• **Dataset content**
+ + + +
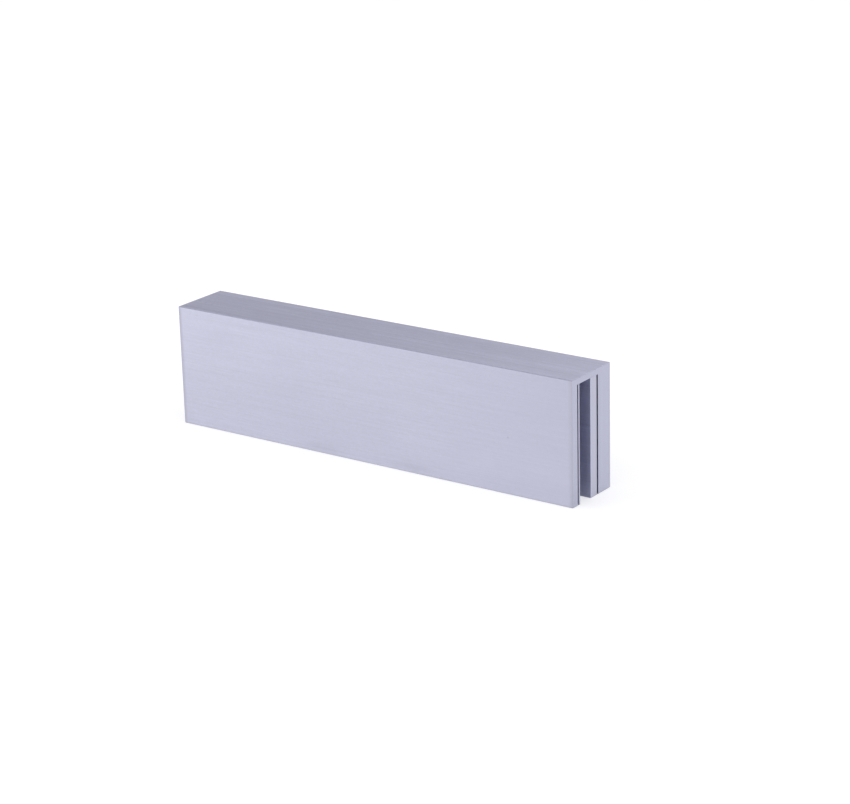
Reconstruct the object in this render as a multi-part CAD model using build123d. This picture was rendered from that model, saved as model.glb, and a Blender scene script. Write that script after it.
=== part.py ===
from build123d import *
from math import radians, tan
import os

# Glass door bracket: an upside-down U that slides over the top edge of a frameless
# glass door. Set screws in its thick rear wall push a clamp plate against the glass,
# and the rear face then carries the armature plate of a lock.
#
# Frame, in millimetres: +X along the door's edge, +Y from the plain front face to the
# rear face, +Z up. The origin is the middle of the plane that the bracket stands on.

# Channel: one extruded length, sawn square at both ends
LENGTH = 180.0
HEIGHT = 47.7
FRONT_WALL = 3.3
THROAT = 13.9  # clear width between the front wall and the rear wall
REAR_WALL = 8.3
TOP_WALL = 2.3
TOP_EDGE_RADIUS = 0.2  # the two long outer edges along the top, as extruded
LOWER_EDGE_RADIUS = 0.4  # the two long outer edges that the bracket stands on
THROAT_RADIUS = 0.25  # the two inner corners under the top wall
SAWN_EDGE_RADIUS = 0.15  # outer edges of the sawn ends, eased after the cut

# Plates in the throat, both as long as the channel and level with its lower edges
PLATE_TOP_CLEARANCE = 0.05  # under the top wall, so that the plates can slide
LINER_STAND_OFF = 0.8  # from the front wall to the loose liner plate
LINER_THICKNESS = 0.8
LINER_EDGE_BREAK = 0.05
CLAMP_PLATE_THICKNESS = 4.1
CLAMP_PLATE_STAND_OFF = 0.9  # from the rear wall, with the screws driven in this far
CLAMP_PLATE_EDGE_BREAK = 0.08

# Set screws, M6 with a hexagon socket and a cup point, two near each end
SET_SCREW_RADIUS = 3.0
SET_SCREW_RECESS = 1.2  # from the rear face down to the socket end
SET_SCREW_FROM_END = 25.0  # from a sawn end to a screw's axis
SET_SCREW_FROM_EDGE = 12.0  # from the lower edge or the top face to a screw's axis
THREAD_CLEARANCE = 0.05  # radial, between a screw and its tapped hole
SOCKET_ACROSS_FLATS = 3.0
SOCKET_DEPTH = 3.5
SOCKET_DRILL_ANGLE = 118.0
SOCKET_END_CHAMFER = 0.6
CUP_RADIUS = 1.5
CUP_RIM = 0.15  # width of the flat ring that bears on the clamp plate
CUP_ANGLE = 120.0

# Holes through the rear wall for an armature plate: its M8 bolt and two guide pins
BOLT_HOLE_RADIUS = 4.0
GUIDE_PIN_HOLE_RADIUS = 3.5
GUIDE_PIN_SPACING = 72.0
HOLE_MOUTH_CHAMFER = 0.5

DEPTH = FRONT_WALL + THROAT + REAR_WALL
THROAT_HEIGHT = HEIGHT - TOP_WALL
PLATE_HEIGHT = THROAT_HEIGHT - PLATE_TOP_CLEARANCE
SET_SCREW_LENGTH = CLAMP_PLATE_STAND_OFF + REAR_WALL - SET_SCREW_RECESS

# Faces across the depth, from the front of the bracket to its rear
REAR_FACE_Y = DEPTH / 2
THROAT_REAR_Y = REAR_FACE_Y - REAR_WALL
THROAT_FRONT_Y = THROAT_REAR_Y - THROAT
LINER_FRONT_Y = THROAT_FRONT_Y + LINER_STAND_OFF
CLAMP_PLATE_REAR_Y = THROAT_REAR_Y - CLAMP_PLATE_STAND_OFF
CLAMP_PLATE_FRONT_Y = CLAMP_PLATE_REAR_Y - CLAMP_PLATE_THICKNESS

SET_SCREW_X = LENGTH / 2 - SET_SCREW_FROM_END
SET_SCREW_PLACES = [
    (x, z)
    for z in (HEIGHT - SET_SCREW_FROM_EDGE, SET_SCREW_FROM_EDGE)
    for x in (-SET_SCREW_X, SET_SCREW_X)
]
MIDDLE_ROW_Z = HEIGHT / 2
GUIDE_PIN_PLACES = [
    (x, MIDDLE_ROW_Z)
    for x in (-GUIDE_PIN_SPACING / 2, GUIDE_PIN_SPACING / 2)
]


def along_the_door(section):
    """Extrudes a section drawn across the bracket to its full length."""
    return extrude(Plane.YZ * section, LENGTH / 2, both=True)


def outside_section():
    """The outline of the extrusion, with its long edges rounded."""
    outline = Rectangle(DEPTH, HEIGHT, align=(Align.CENTER, Align.MIN))
    outline = fillet(outline.vertices().group_by(Axis.Y)[-1], TOP_EDGE_RADIUS)
    return fillet(outline.vertices().group_by(Axis.Y)[0], LOWER_EDGE_RADIUS)


def throat_section():
    """The space for the glass and the plates, open at the bottom."""
    throat = Pos(THROAT_FRONT_Y, 0) * Rectangle(THROAT, THROAT_HEIGHT, align=Align.MIN)
    corners_under_top_wall = throat.vertices().group_by(Axis.Y)[-1]
    return fillet(corners_under_top_wall, THROAT_RADIUS)


def rear_wall_hole(x, z, radius):
    """A drill through the rear wall into the throat, with a countersunk mouth."""
    drill_depth = REAR_WALL + CLAMP_PLATE_STAND_OFF
    alignment = (Align.CENTER, Align.CENTER, Align.MIN)
    drill = Cylinder(radius, drill_depth, align=alignment)
    mouth_radius = radius + HOLE_MOUTH_CHAMFER
    mouth = Cone(mouth_radius, radius, HOLE_MOUTH_CHAMFER, align=alignment)
    return Pos(x, REAR_FACE_Y, z) * Rot(X=90) * (drill + mouth)


def make_channel():
    """The sawn length, its end edges eased, its throat open and its rear wall drilled."""
    bar = along_the_door(outside_section())
    sawn_ends = bar.faces().filter_by(Axis.X)
    bar = fillet(sawn_ends.edges(), SAWN_EDGE_RADIUS)
    channel = bar - along_the_door(throat_section())
    for x, z in SET_SCREW_PLACES:
        channel -= rear_wall_hole(x, z, SET_SCREW_RADIUS + THREAD_CLEARANCE)
    for x, z in GUIDE_PIN_PLACES:
        channel -= rear_wall_hole(x, z, GUIDE_PIN_HOLE_RADIUS)
    channel -= rear_wall_hole(0, MIDDLE_ROW_Z, BOLT_HOLE_RADIUS)
    return channel


def make_plate(front_y, thickness, edge_break):
    """A flat plate that stands on edge in the throat, with its edges broken."""
    blank = Box(LENGTH, thickness, PLATE_HEIGHT, align=(Align.CENTER, Align.MIN, Align.MIN))
    return Pos(0, front_y, 0) * chamfer(blank.edges(), edge_break)


def cone_height(radius, full_angle):
    """Height of a cone with that base radius and that full angle at its point."""
    return radius / tan(radians(full_angle / 2))


def set_screw_outline():
    """Half of the screw's lengthwise section, its cup point at the origin."""
    rim_radius = CUP_RADIUS + CUP_RIM
    outline = Polyline(
        (0, cone_height(CUP_RADIUS, CUP_ANGLE)),
        (CUP_RADIUS, 0),
        (rim_radius, 0),
        (SET_SCREW_RADIUS, SET_SCREW_RADIUS - rim_radius),
        (SET_SCREW_RADIUS, SET_SCREW_LENGTH - SOCKET_END_CHAMFER),
        (SET_SCREW_RADIUS - SOCKET_END_CHAMFER, SET_SCREW_LENGTH),
        (0, SET_SCREW_LENGTH),
        close=True,
    )
    return make_face(outline)


def hexagon_socket():
    """The key's hexagon, broached down to the point of the hole drilled before it."""
    flat_radius = SOCKET_ACROSS_FLATS / 2
    hexagon = extrude(RegularPolygon(flat_radius, 6, major_radius=False), SOCKET_DEPTH)
    drill_point = Cone(
        0,
        flat_radius,
        cone_height(flat_radius, SOCKET_DRILL_ANGLE),
        align=(Align.CENTER, Align.CENTER, Align.MAX),
    )
    return hexagon + drill_point


def make_set_screw(x, z):
    """A socket set screw in the rear wall, with its cup rim on the clamp plate."""
    screw = revolve(Plane.XZ * set_screw_outline(), Axis.Z)
    screw -= Pos(0, 0, SET_SCREW_LENGTH - SOCKET_DEPTH) * hexagon_socket()
    return Pos(x, CLAMP_PLATE_REAR_Y, z) * Rot(X=-90) * screw


def main():
    parts = {
        "channel": make_channel(),
        "liner_plate": make_plate(LINER_FRONT_Y, LINER_THICKNESS, LINER_EDGE_BREAK),
        "clamp_plate": make_plate(
            CLAMP_PLATE_FRONT_Y, CLAMP_PLATE_THICKNESS, CLAMP_PLATE_EDGE_BREAK
        ),
    }
    for number, (x, z) in enumerate(SET_SCREW_PLACES, start=1):
        parts[f"set_screw_{number}"] = make_set_screw(x, z)
    os.makedirs("parts", exist_ok=True)
    for name, solid in parts.items():
        export_step(solid, f"parts/{name}.step")


main()
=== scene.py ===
import math
from functools import partial

import bpy
import numpy as np
from mathutils import Matrix, Vector


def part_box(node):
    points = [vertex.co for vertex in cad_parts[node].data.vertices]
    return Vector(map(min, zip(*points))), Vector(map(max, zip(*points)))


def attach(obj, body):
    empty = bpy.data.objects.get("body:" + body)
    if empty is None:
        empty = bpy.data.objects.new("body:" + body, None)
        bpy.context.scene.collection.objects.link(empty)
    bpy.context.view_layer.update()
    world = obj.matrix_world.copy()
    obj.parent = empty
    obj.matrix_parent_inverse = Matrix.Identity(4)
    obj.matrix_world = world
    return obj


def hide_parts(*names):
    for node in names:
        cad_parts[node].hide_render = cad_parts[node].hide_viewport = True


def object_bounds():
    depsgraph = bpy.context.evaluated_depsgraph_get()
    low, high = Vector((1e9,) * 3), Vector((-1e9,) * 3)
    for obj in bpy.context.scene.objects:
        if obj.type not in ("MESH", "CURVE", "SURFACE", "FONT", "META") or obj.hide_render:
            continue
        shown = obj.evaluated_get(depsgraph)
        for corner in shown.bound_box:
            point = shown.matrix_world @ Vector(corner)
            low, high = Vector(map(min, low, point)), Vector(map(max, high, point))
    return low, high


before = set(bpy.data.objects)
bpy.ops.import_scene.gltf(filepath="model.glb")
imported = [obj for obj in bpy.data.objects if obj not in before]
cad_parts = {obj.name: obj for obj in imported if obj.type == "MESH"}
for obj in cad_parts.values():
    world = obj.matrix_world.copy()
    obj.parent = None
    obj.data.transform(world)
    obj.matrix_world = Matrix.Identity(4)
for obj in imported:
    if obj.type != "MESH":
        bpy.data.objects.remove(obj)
cad_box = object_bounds()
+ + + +
• **Exercise details**
Taking the lines above, repeat exactly those from the line that contains "for number, (x, z)" through the line that contains "if empty is", and both of those lines as well. Include nothing else.

• **Correct answer**
    for number, (x, z) in enumerate(SET_SCREW_PLACES, start=1):
        parts[f"set_screw_{number}"] = make_set_screw(x, z)
    os.makedirs("parts", exist_ok=True)
    for name, solid in parts.items():
        export_step(solid, f"parts/{name}.step")


main()
=== scene.py ===
import math
from functools import partial

import bpy
import numpy as np
from mathutils import Matrix, Vector


def part_box(node):
    points = [vertex.co for vertex in cad_parts[node].data.vertices]
    return Vector(map(min, zip(*points))), Vector(map(max, zip(*points)))


def attach(obj, body):
    empty = bpy.data.objects.get("body:" + body)
    if empty is None:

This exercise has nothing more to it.